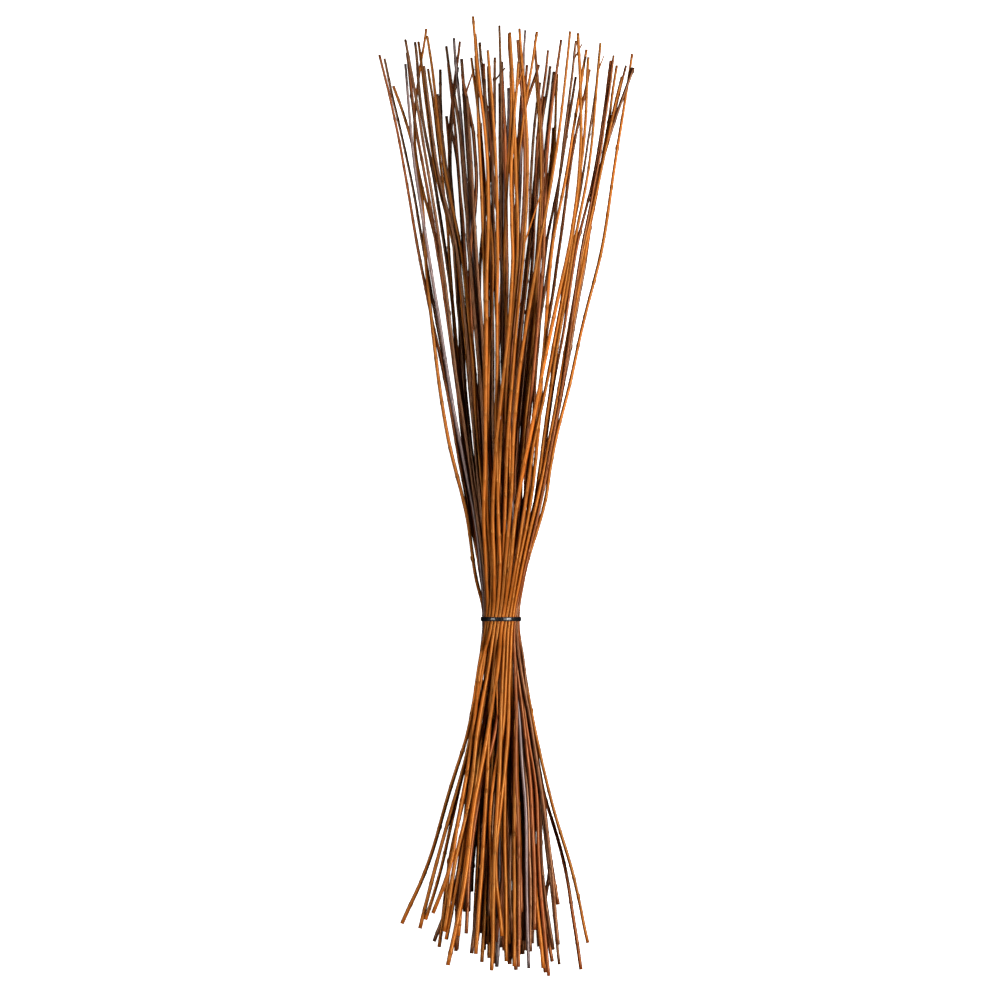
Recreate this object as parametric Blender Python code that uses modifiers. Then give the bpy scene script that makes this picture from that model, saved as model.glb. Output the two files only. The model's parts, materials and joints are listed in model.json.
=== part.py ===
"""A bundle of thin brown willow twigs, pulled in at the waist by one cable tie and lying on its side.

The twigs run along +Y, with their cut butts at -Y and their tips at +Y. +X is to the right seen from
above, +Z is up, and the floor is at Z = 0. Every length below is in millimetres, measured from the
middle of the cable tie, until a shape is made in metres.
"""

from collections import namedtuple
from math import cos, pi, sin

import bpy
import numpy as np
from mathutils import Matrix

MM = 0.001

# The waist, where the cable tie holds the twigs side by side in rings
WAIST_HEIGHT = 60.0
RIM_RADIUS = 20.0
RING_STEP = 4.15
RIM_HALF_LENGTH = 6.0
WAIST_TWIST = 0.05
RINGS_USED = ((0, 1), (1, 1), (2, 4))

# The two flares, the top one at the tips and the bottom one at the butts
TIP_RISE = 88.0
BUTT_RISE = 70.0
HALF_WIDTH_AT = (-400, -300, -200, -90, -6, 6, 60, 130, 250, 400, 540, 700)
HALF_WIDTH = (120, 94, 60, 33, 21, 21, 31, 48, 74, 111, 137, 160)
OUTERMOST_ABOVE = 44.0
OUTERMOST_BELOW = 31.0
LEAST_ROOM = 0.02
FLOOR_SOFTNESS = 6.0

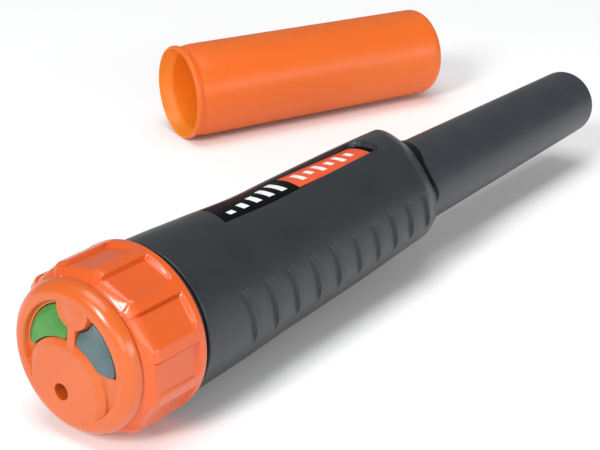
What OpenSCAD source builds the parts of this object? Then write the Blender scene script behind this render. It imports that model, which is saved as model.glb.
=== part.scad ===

————————

### [What to produce]
From the entries above, copy every line where the word "model" shows up.

### [Written solution]
Recreate this object as parametric Blender Python code that uses modifiers. Then give the bpy scene script that makes this picture from that model, saved as model.glb. Output the two files only. The model's parts, materials and joints are listed in model.json.
What OpenSCAD source builds the parts of this object? Then write the Blender scene script behind this render. It imports that model, which is saved as model.glb.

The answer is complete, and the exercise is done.